Okazało się jednak, że rację miała Wisława Szymborska pisząc, "tyle wiemy o sobie, ile nas sprawdzono", bo dopiero realne okoliczności zweryfikowały mnie samą, a nowego sensu nabrało hasło "łatwo jest nie pić, kiedy się nie chce pić", gdyż bezproblemowo jest postępować zgodnie z systemem własnych wartości (nawet jeśli jest on wyidealizowany), gdy w moim życiu nie pojawiają się okoliczności, które w pewien sposób to uniemożliwiają, bądź w najlepszym wypadku komplikują, trudniej, gdy z takimi przychodzi mi się zmierzyć... Okazało się, że"człowiekiem jestem i nic, co ludzkie nie jest mi obce", a do doskonałości brakuje mi jeszcze sporo.
 

sobota, 12 marca 2016

O samochodach słów kilka

Usłyszałam ostatnio krótką historię o tym, jak zmieniało się społeczne przeznaczenie pojazdów na przykładzie marki Fiat. Na początku XX wieku, samochody te były dobrem rzadkim. Jak już ktoś taki posiadał, służył mu głównie do weekendowych wycieczek rodzinnych za miasto. Znamienne jest to, iż w okresie międzywojennym największym hitem Fiata był model Topolino. Mogło się to wiązać z tym, iż jednym z popularniejszych modeli rodzinnych był 2 + 2 + 1 - kobieta, mężczyzna, dwoje dzieci i samochód - a w Topolino mieściły się dwie osoby dorosłe i dwoje dzieci na tylnej, wąskiej kanapie. Z czasem zaczęło zmieniać się przeznaczenie samochodu. Celem samym w sobie stał się stan jego posiadania, a nie możliwości, które ten niósł za sobą. Czterokołowiec stopniowo zmienił się w dobro, do którego współczesne społeczeństwo dąży tylko właściwie po to, by pomnożyć dobytek i samotnie jeździć po mieście. Współczesny model rodziny to również 2 + 2 + 1 - ale tym razem oznacza kobietę, mężczyznę, dwa auta i jedno dziecko.

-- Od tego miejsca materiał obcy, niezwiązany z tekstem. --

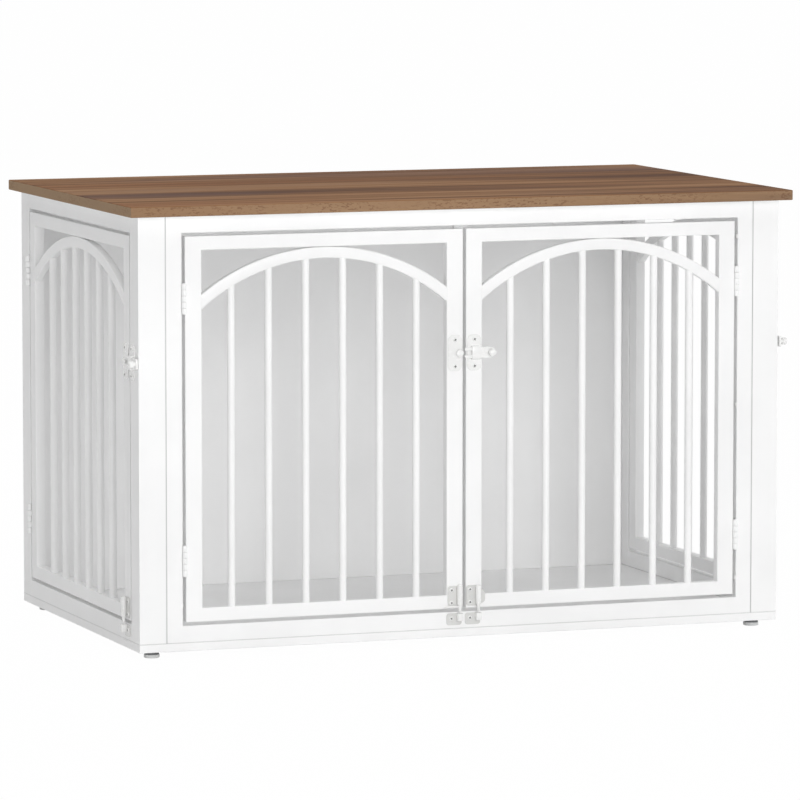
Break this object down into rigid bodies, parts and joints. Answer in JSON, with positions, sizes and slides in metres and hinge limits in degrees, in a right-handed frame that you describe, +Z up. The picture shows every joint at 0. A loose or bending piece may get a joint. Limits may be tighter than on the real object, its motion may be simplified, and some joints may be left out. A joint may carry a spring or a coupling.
{
  "type": "dog crate end table",
  "caption": "White dog crate with a wood-look table top, barred arch doors on butt hinges at the front and both sides, slide latches and drop bolts.",
  "frame": {"origin": "on the floor, under the centre of the top board", "axes": "+X to the right as seen from the front, +Y towards the back, +Z up"},
  "size_m": [1.031, 0.616, 0.657],
  "materials": {
    "wood_top": "brown walnut-look plank grain, satin",
    "white_board": "smooth white painted board, satin",
    "white_steel": "white powder coat",
    "latch_steel": "white enamel on pressed steel, slightly glossy",
    "foot_plastic": "grey moulded plastic"
  },
  "bodies": {
    "cabinet": {"top_board": "wood_top", "base_board": "white_board", "back_panel": "white_board", "front_frame": "white_board", "door_stop": "white_board", "left_front_post": "white_board", "left_rear_post": "white_board", "left_top_rail": "white_board", "left_bottom_rail": "white_board", "left_front_foot": "foot_plastic", "left_rear_foot": "foot_plastic", "left_side_latch_housing": "latch_steel", "right_front_post": "white_board", "right_rear_post": "white_board", "right_top_rail": "white_board", "right_bottom_rail": "white_board", "right_front_foot": "foot_plastic", "right_rear_foot": "foot_plastic", "right_side_latch_housing": "latch_steel", "front_left_door_lower_hinge_frame_leaf": "white_steel", "front_left_door_upper_hinge_frame_leaf": "white_steel", "front_right_door_lower_hinge_frame_leaf": "white_steel", "front_right_door_upper_hinge_frame_leaf": "white_steel", "left_side_door_lower_hinge_frame_leaf": "white_steel", "left_side_door_upper_hinge_frame_leaf": "white_steel", "right_side_door_lower_hinge_frame_leaf": "white_steel", "right_side_door_upper_hinge_frame_leaf": "white_steel", "front_left_bolt_keeper": "latch_steel", "front_right_bolt_keeper": "latch_steel"},
    "front_left_door": {"front_left_door_frame": "white_board", "front_left_door_grille": "white_steel", "front_left_door_lower_hinge_door_leaf": "white_steel", "front_left_door_upper_hinge_door_leaf": "white_steel", "front_latch_stud_plate": "latch_steel", "front_left_bolt_body": "latch_steel"},
    "front_right_door": {"front_right_door_frame": "white_board", "front_right_door_grille": "white_steel", "front_right_door_lower_hinge_door_leaf": "white_steel", "front_right_door_upper_hinge_door_leaf": "white_steel", "front_latch_housing": "latch_steel", "front_right_bolt_body": "latch_steel"},
    "left_side_door": {"left_side_door_frame": "white_board", "left_side_door_grille": "white_steel", "left_side_door_lower_hinge_door_leaf": "white_steel", "left_side_door_upper_hinge_door_leaf": "white_steel", "left_side_latch_stud_plate": "latch_steel", "left_side_bolt_body": "latch_steel"},
    "right_side_door": {"right_side_door_frame": "white_board", "right_side_door_grille": "white_steel", "right_side_door_lower_hinge_door_leaf": "white_steel", "right_side_door_upper_hinge_door_leaf": "white_steel", "right_side_latch_stud_plate": "latch_steel", "right_side_bolt_body": "latch_steel"},
    "front_latch_slider": {"front_latch_bar": "latch_steel"},
    "left_side_latch_slider": {"left_side_latch_bar": "latch_steel"},
    "right_side_latch_slider": {"right_side_latch_bar": "latch_steel"},
    "front_left_bolt": {"front_left_bolt_rod": "latch_steel"},
    "front_right_bolt": {"front_right_bolt_rod": "latch_steel"},
    "left_side_bolt": {"left_side_bolt_rod": "latch_steel"},
    "right_side_bolt": {"right_side_bolt_rod": "latch_steel"}
  },
  "joints": [
    {"name": "front_left_door_hinge", "type": "hinge", "parent": "cabinet", "child": "front_left_door", "pos_m": [-0.432, -0.294, 0.3325], "axis": [0, 0, -1], "range_deg": [0, 165]},
    {"name": "front_right_door_hinge", "type": "hinge", "parent": "cabinet", "child": "front_right_door", "pos_m": [0.432, -0.294, 0.3325], "axis": [0, 0, 1], "range_deg": [0, 165]},
    {"name": "left_side_door_hinge", "type": "hinge", "parent": "cabinet", "child": "left_side_door", "pos_m": [-0.503, 0.2515, 0.3325], "axis": [0, 0, -1], "range_deg": [0, 165]},
    {"name": "right_side_door_hinge", "type": "hinge", "parent": "cabinet", "child": "right_side_door", "pos_m": [0.503, 0.2515, 0.3325], "axis": [0, 0, 1], "range_deg": [0, 165]},
    {"name": "front_latch_slide", "type": "slide", "parent": "front_right_door", "child": "front_latch_slider", "axis": [-1, 0, 0], "range_m": [0, 0.0125]},
    {"name": "left_side_latch_slide", "type": "slide", "parent": "cabinet", "child": "left_side_latch_slider", "axis": [0, 1, 0], "range_m": [0, 0.0125]},
    {"name": "right_side_latch_slide", "type": "slide", "parent": "cabinet", "child": "right_side_latch_slider", "axis": [0, 1, 0], "range_m": [0, 0.0125]},
    {"name": "front_left_bolt_drop", "type": "slide", "parent": "front_left_door", "child": "front_left_bolt", "axis": [0, 0, -1], "range_m": [0, 0.008]},
    {"name": "front_right_bolt_drop", "type": "slide", "parent": "front_right_door", "child": "front_right_bolt", "axis": [0, 0, -1], "range_m": [0, 0.012]},
    {"name": "left_side_bolt_drop", "type": "slide", "parent": "left_side_door", "child": "left_side_bolt", "axis": [0, 0, -1], "range_m": [0, 0.012]},
    {"name": "right_side_bolt_drop", "type": "slide", "parent": "right_side_door", "child": "right_side_bolt", "axis": [0, 0, -1], "range_m": [0, 0.012]}
  ]
}
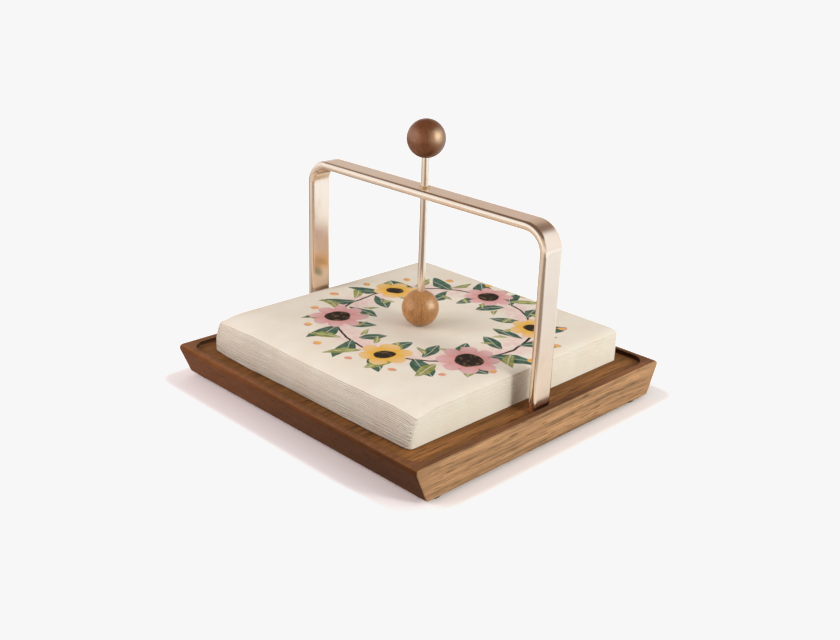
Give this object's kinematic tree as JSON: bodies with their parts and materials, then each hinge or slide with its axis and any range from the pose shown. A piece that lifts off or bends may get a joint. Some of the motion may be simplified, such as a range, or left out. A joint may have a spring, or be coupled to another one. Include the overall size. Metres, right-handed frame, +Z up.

Żeby nie było niejasności. Sama jestem użytkownikiem auta, sama takowe posiadam. Głównie dlatego, że tak mi wygodnie i bezpiecznie. Tylko... trochę niepokoi mnie ten rozdmuchany przed media (i nie tylko) konsumpcjonizm, to przesadne nadawanie znaczenia dobrom materialnym, to ciągłe dążenie do posiadania więcej i pełniej. Oczywistym jest, że łatwiej żyje się w komfortowym, przestronnym, urządzonym według moich upodobań miejscu, wygodnie jest również posiadać luksusowe auto, ale czasami warto się zastanowić, czy dążenie do posiadania rzeczy, dzięki którym (podobno) będzie mi się lepiej żyło, nie zmieniło się w treść mojego bycia tutaj? Bo to byłoby straszne marnotrawienie czasu. A czas dla każdego z nas jest ograniczony.
  
Jedną z wartości, którymi staram się kierować w życiu jest prostota. Przejawia się ona w skupianiu uwagi na tym, co  jest istotne i wieczne, zaś jej zaprzeczeniem - ekstrawagancja, marnotrawstwo oraz pogoń za bogactwem i władzą. Oczywiście, to wszystko z odrobiną zdrowego rozsądku, bo nie o ascezę mi tutaj chodzi. Czy mogłabym żyć bez samochodu? Oczywiście, ale byłoby mi niewygodnie. Czy mogłabym żyć bez ozdób, które powodują, że u siebie w domu czuję się przytulnie? Oczywiście, ale byłoby mi mniej komfortowo. Czy mogłabym żyć bez granatowych szpilek? Oczywiście, ale nie czułabym się bez nich tak atrakcyjnie. Jasne, można żyć w jaskini, ale przecież to wszystko zostało stworzone z myślą o nas i nam dane do używania i korzystania. Warto jednak zapytać siebie, czego ja naprawdę potrzebuję i tam postawić granicę. Moją granicą granatowe szpilki nie są. Nie jest nią również samochód. Być może na razie. Tego nie wiem, bo przecież granice się przesuwają. Wszystko jest w porządku, dopóki mogę korzystać z dobrodziejstw mi danych bez wyrzutów sumienia i dyskomfortu z nimi związanego.

Ostatnio rozmawiałam ze znajomym, który powiedział mi, że marzy mu się BMW X5 i to pomimo tego, że już posiada dwa dobre auta. To sprawiło, że zaczęłam się zastanawiać, co mi jest do szczęścia niezbędne, czego ja potrzebuję, by czuć się w swoim życiu komfortowo? Wyszło mi, że najbardziej nieodzownymi są dla mnie ludzie i dobre z nimi relacje (pomijam kwestię małego domku na zboczu jakiejś szwajcarskiej wsi, w którym marzy mi się zamieszkać na starość...). Uwielbiam rozmawiać, dzielić się opiniami, poglądami, wymieniać spostrzeżenia i wnioski. Podobno posiadam też umiejętność słuchania (nie tylko słyszenia) i zadawania trafnych pytań. Z moich wniosków jestem zadowolona i to mnie cieszy, bo ostatnimi czasy odkrywam w sobie rzeczy, które nie do końca mi się podobają.